Goal:
Print the entire listing. Each line must match the original exactly.
##### Provided data #####
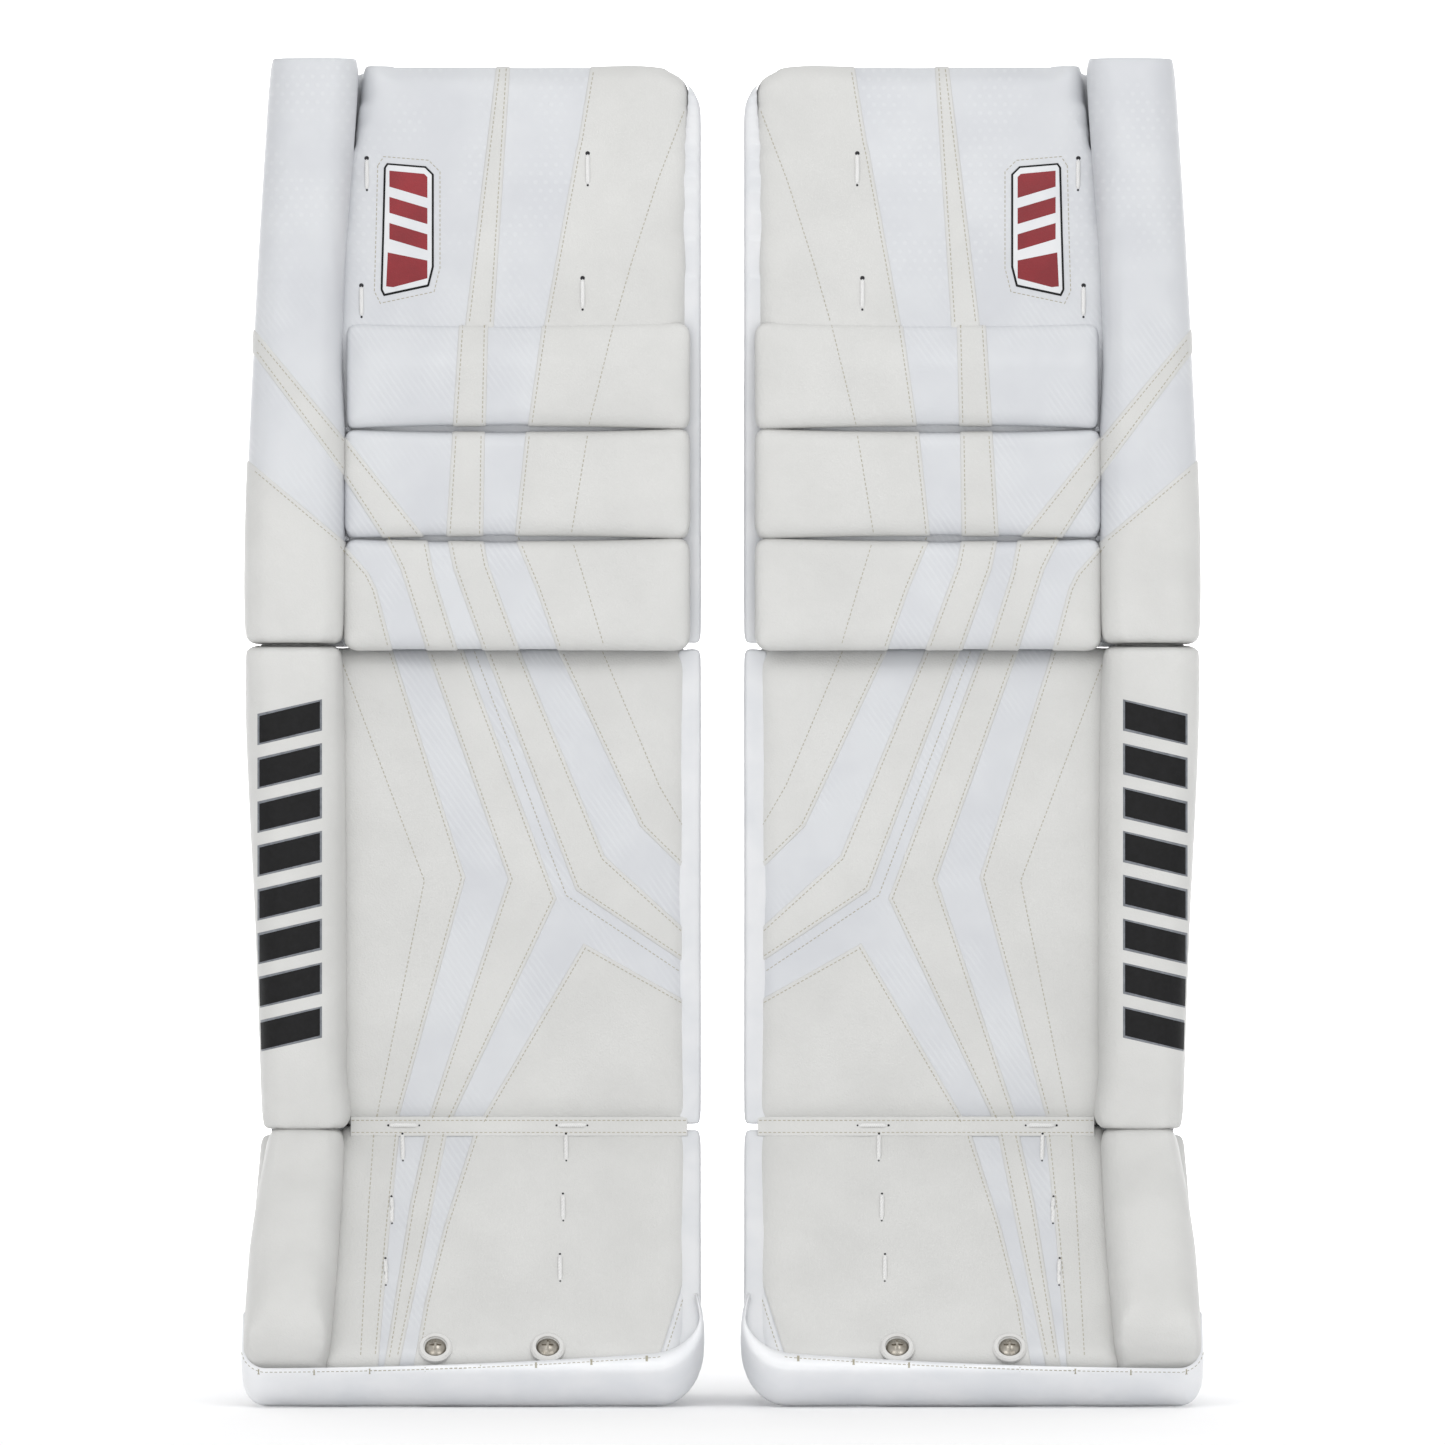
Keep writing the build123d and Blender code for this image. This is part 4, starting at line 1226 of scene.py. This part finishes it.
def binding_section(lap):
    """(out, y) points of the binding: over the face, round the toe and under it, then back inside."""
    over_face = [(-lap - 0.4, -1.2), (-lap, -3.1), (-lap * 0.5, -3.5), (-0.4, -3.2)]
    round_toe = [(0.6, -2.0), (1.2, 0.6), (1.5, 6.0), (1.7, 14.0), (1.7, 24.0), (1.3, 32.0), (0.5, 36.0)]
    under = [(-1.0, 37.4), (-4.0, 37.7), (-7.0, 37.5), (-7.6, 36.9)]
    inside = [(-6.6, 36.2), (-1.6, 35.6), (-0.9, 30.0), (-0.9, 8.0), (-1.4, 0.8)]
    return over_face + round_toe + under + inside + [(-lap * 0.6, 0.4), (-lap, 0.3)]


def toe_binding():
    shape = bmesh.new()
    grid = []
    for x, z, out_x, out_z in toe_path():
        sag = 0.35 * sin(x / 17.0) + 0.25 * sin(x / 7.3 + 1.0)       # it isn't quite straight
        ring = []
        for out, y in binding_section(binding_lap(x, out_z)):
            ring.append(shape.verts.new((x + out_x * out, y, z + out_z * (out + 0.3 * sag * (y > 2)))))
        grid.append(ring)
    tube(shape, grid)
    shape.transform(LEANING)
    return outward(shape)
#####
Exercise answer:
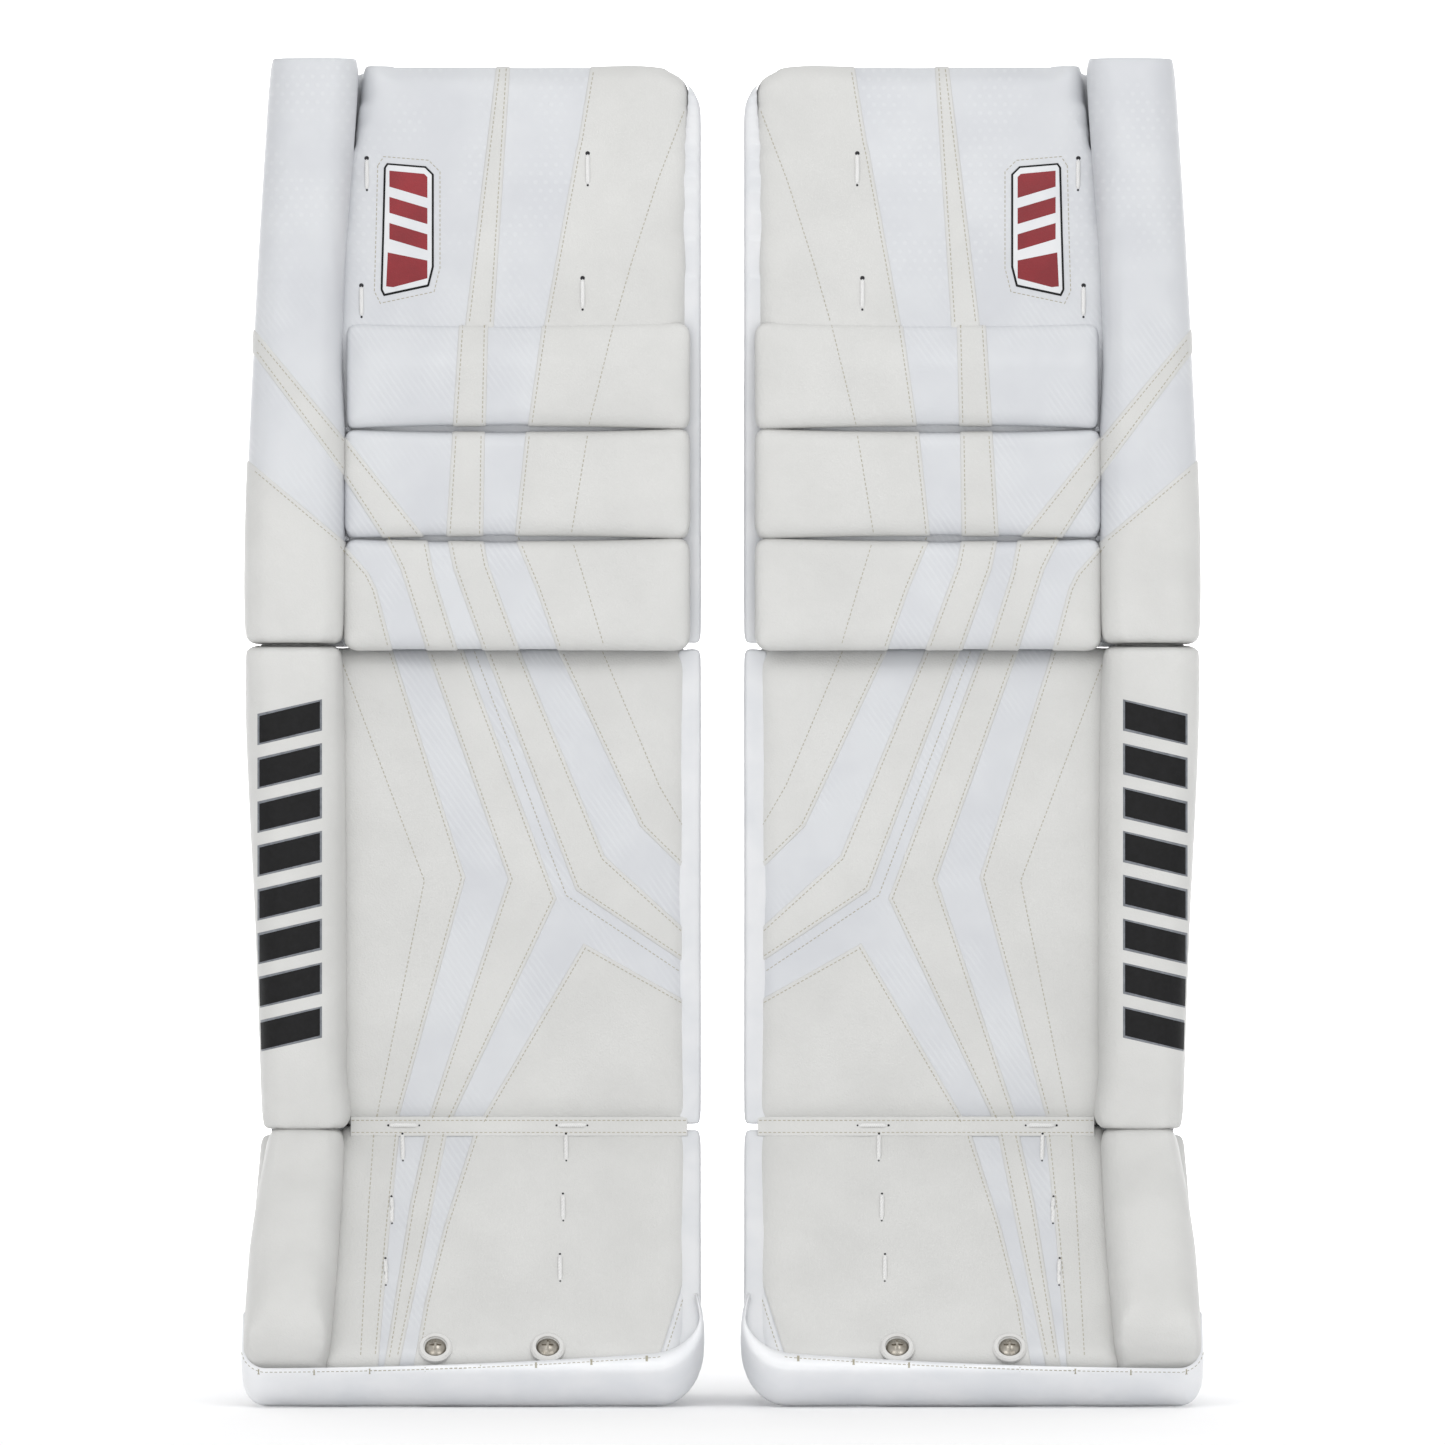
Keep writing the build123d and Blender code for this image. This is part 4, starting at line 1226 of scene.py. This part finishes it.
def binding_section(lap):
    """(out, y) points of the binding: over the face, round the toe and under it, then back inside."""
    over_face = [(-lap - 0.4, -1.2), (-lap, -3.1), (-lap * 0.5, -3.5), (-0.4, -3.2)]
    round_toe = [(0.6, -2.0), (1.2, 0.6), (1.5, 6.0), (1.7, 14.0), (1.7, 24.0), (1.3, 32.0), (0.5, 36.0)]
    under = [(-1.0, 37.4), (-4.0, 37.7), (-7.0, 37.5), (-7.6, 36.9)]
    inside = [(-6.6, 36.2), (-1.6, 35.6), (-0.9, 30.0), (-0.9, 8.0), (-1.4, 0.8)]
    return over_face + round_toe + under + inside + [(-lap * 0.6, 0.4), (-lap, 0.3)]


def toe_binding():
    shape = bmesh.new()
    grid = []
    for x, z, out_x, out_z in toe_path():
        sag = 0.35 * sin(x / 17.0) + 0.25 * sin(x / 7.3 + 1.0)       # it isn't quite straight
        ring = []
        for out, y in binding_section(binding_lap(x, out_z)):
            ring.append(shape.verts.new((x + out_x * out, y, z + out_z * (out + 0.3 * sag * (y > 2)))))
        grid.append(ring)
    tube(shape, grid)
    shape.transform(LEANING)
    return outward(shape)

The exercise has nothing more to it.